> **What you should do**: In the entries below, find the line containing "The FreeCAD and" and the line containing "white surroundings, soft". Copy those two lines and everything between them exactly, and only that.
---- Dataset rows
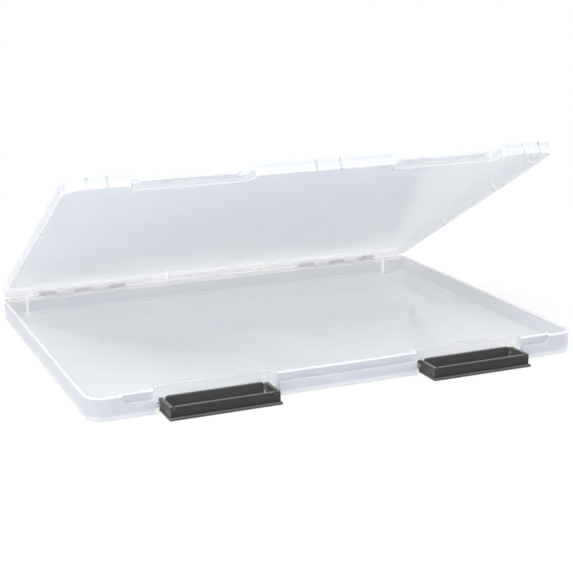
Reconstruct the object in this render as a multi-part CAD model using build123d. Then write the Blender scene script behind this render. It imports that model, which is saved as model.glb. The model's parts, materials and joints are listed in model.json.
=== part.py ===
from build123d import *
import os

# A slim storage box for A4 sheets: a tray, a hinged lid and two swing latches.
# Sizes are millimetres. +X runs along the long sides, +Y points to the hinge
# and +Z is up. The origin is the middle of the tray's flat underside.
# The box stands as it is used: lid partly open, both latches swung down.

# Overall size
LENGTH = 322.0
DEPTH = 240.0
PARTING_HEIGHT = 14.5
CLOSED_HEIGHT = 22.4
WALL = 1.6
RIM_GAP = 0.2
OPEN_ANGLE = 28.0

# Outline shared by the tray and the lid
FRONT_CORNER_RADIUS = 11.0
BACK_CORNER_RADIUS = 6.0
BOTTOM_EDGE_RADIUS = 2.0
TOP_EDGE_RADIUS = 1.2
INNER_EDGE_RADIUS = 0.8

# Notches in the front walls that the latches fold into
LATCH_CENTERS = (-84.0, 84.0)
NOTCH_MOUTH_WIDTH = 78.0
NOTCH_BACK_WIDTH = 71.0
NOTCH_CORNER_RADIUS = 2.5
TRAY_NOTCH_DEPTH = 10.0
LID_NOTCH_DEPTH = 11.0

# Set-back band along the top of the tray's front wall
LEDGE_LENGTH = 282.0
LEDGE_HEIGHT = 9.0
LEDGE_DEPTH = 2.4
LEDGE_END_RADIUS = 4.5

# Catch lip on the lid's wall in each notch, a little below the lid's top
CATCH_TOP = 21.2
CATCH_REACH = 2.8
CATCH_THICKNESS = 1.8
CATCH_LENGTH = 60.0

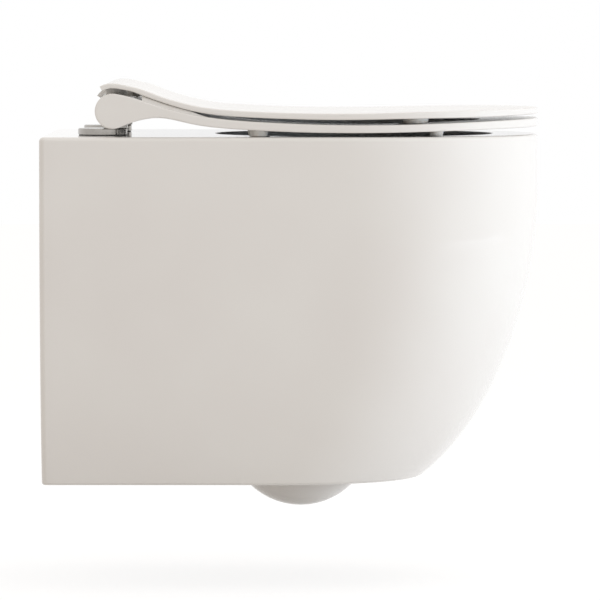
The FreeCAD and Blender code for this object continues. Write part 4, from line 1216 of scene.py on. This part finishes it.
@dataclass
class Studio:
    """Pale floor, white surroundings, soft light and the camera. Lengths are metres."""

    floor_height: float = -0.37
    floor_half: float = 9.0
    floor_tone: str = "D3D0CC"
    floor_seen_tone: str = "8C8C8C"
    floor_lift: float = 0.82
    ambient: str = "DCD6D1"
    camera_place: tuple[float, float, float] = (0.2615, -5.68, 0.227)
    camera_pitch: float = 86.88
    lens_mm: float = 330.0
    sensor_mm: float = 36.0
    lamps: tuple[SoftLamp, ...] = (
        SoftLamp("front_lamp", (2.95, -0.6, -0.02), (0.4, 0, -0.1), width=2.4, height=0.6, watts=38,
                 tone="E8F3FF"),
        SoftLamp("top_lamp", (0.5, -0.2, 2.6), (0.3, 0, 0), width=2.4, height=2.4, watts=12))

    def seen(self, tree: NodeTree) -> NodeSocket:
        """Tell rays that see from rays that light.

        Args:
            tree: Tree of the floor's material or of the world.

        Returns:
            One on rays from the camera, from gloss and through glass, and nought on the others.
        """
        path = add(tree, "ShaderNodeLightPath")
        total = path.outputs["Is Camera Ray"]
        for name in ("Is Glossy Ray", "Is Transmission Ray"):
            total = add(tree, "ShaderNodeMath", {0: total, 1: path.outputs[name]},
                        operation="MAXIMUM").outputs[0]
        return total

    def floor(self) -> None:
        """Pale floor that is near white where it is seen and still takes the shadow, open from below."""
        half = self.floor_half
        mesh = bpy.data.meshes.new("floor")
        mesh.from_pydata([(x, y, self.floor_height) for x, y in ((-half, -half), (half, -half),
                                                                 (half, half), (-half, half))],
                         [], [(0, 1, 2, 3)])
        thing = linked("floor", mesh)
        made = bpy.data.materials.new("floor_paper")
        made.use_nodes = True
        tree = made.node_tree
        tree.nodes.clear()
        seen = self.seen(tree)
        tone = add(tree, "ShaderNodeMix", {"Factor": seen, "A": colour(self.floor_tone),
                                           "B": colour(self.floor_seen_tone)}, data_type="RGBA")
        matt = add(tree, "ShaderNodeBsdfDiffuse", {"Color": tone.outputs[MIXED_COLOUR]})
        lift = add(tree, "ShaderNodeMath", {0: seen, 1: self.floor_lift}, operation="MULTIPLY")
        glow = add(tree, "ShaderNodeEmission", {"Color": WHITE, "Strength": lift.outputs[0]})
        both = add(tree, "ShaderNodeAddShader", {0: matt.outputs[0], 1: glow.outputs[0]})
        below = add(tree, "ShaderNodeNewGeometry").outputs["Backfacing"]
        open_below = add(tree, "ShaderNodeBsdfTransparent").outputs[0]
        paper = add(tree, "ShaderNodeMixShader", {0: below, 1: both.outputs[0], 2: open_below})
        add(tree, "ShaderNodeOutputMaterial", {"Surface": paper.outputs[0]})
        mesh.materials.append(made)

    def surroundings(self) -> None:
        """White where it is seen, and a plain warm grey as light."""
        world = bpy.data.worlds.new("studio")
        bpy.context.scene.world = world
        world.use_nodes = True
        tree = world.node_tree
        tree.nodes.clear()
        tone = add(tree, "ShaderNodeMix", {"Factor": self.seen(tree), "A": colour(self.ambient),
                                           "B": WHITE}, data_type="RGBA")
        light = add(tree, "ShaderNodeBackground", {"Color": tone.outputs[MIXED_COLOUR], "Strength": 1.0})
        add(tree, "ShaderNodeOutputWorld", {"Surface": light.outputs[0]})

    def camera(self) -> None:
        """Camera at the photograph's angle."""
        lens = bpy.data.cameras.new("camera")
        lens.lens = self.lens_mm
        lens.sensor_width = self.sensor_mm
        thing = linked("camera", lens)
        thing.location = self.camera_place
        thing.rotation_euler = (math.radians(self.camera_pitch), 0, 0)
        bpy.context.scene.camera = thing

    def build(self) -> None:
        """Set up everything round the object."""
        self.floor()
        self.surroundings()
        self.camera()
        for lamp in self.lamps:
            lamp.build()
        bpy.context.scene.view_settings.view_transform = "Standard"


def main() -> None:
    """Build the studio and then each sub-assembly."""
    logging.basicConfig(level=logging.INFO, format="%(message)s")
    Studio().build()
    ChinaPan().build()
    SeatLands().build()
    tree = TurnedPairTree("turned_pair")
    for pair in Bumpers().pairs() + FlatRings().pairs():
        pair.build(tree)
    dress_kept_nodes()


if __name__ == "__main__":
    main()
--------
> **Response to the task**:
The FreeCAD and Blender code for this object continues. Write part 4, from line 1216 of scene.py on. This part finishes it.
@dataclass
class Studio:
    """Pale floor, white surroundings, soft light and the camera. Lengths are metres."""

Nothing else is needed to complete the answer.